Guitarists prefer tubes because of their overdrive behavior. Tubes soft clip when overdriven, as opposed to SS which hard clips. The result is two very different, and very easy to hear, types of distortion. How a guitar distorts plays a big part of the sound the player is looking to achieve.
To an extent this is also true of audiophile tube gear. It isn't about what a tube amp does have but rather what it lacks: diode switching noise, odd order harmonics, feedback..... all of these things make music sound harsh and less realistic. A well designed tube amp doesn't sound "tubey" it just sounds neutral and correct only it has certain advantages over SS in terms of not creating noise that the human ear finds to be very unpleasant, noise that transistors all produce.

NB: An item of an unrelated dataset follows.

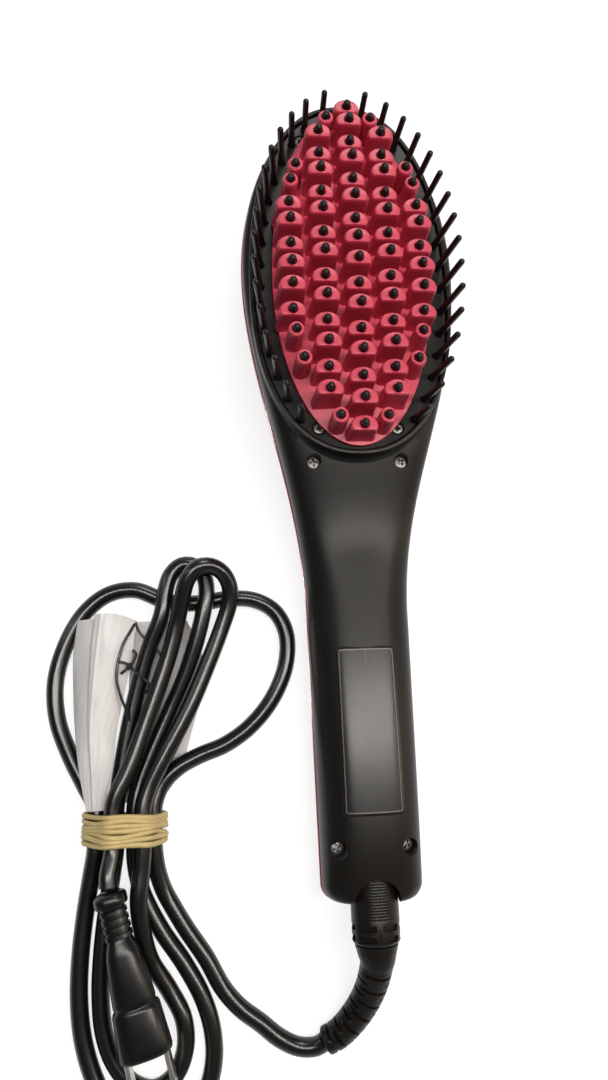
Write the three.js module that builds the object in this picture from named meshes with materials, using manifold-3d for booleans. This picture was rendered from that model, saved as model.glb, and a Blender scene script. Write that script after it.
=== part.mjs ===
// Hair straightening brush: a heated oval pin plate in a black and pink housing, cool outer bristles,
// three push buttons, a swivel cord outlet, and the mains cord folded into a banded hank.
// Millimetres. X is across the brush, Y along it with the head at +Y, Z up.
// The brush lies on its back on the plane z = 0, with the bristles pointing up.

import * as THREE from "three";
import { mergeVertices } from "three/addons/utils/BufferGeometryUtils.js";
import Module from "manifold-3d";

const wasm = await Module();
wasm.setup();

// Fits
const clearance = 0.3;
const wall = 2.2;

// Housing outline
const headHalfWidth = 39.5;
const headCentreY = 77;
const tipLength = 69;
const neckStartY = -55;
const handleHalfWidth = 18.2;
const endHalfWidth = 17;
const endY = -146;
const endCorner = 5;
const endCornerDepth = 3;

// Housing heights
const deckHeight = 36.8;
const headPartingHeight = 28.5;
const tipPartingHeight = 32;
const handlePartingHeight = 12.5;
const handleTopHeight = 25.8;
const gripRise = 2.2;
const endDrop = 3;
const bellyDepth = 0.5;
const neckArch = 8.5;
const neckArchY = -8;
const neckArchReach = 68;
const endLift = 3;

// Oval opening in the cover, its lip and its ledge
const openingSideMargin = 3.9;
const openingTipMargin = 3;
const openingHalfWidth = headHalfWidth - openingSideMargin;
const openingCentreY = 68;
const openingUpper = headCentreY + tipLength - openingTipMargin - openingCentreY;
const openingLower = 63.2;
const openingStartY = openingCentreY - openingLower;
const openingEndY = openingCentreY + openingUpper;
const lipThickness = 1.6;
const lipTop = 37.4;
const ledgeWidth = 2.2;
const ledgeThickness = 2;
const ledgeTop = 33.8;

// Heating plate and its pegs
const plateSideMargin = 6.6;
const plateTipMargin = 2.5;
const plateNeckMargin = 1.2;
const plateHalfWidth = openingHalfWidth - plateSideMargin;
const plateCentreY = 70;
const plateUpper = openingEndY - plateTipMargin - plateCentreY;
const plateLower = plateCentreY - openingStartY - plateNeckMargin;
const plateCrown = 4;
const plateEdge = 1.5;
const rimOverlap = 1.8;
const pegPitch = 8.33;
const columnSpacing = 11.5;
const firstPegY = 135;
const pegTall = 13.4;
const pegShort = 11;
const pegHalfWidth = 5;
const pegDepth = 6;
const roundPegRadius = 3;
const pegSag = 0.00115;
const pinRadius = 1.45;
const pinClearance = 0.55;
const pinReach = 3;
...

The very first tubes for audio use, DHTs or directly heated triodes, are the most linear and distortion free amplification devices ever invented. This can be proven through measurement as well as listening. The reason they aren't still used widely is because they make very little power, are very inefficient, and are made by hand via craftsmen instead of being mass produced. Convenience wins over performance, much like how the world is dominated by mp3s today.
Your comments sound like bashing based on things you've heard or read rather than actual experience with good examples of the products in question. I've had the pleasure of using both amplification types and find both to be excellent when well designed, but a properly implemented tube amp produces tone colors and harmonics in a way that is all but impossible to do with transistors.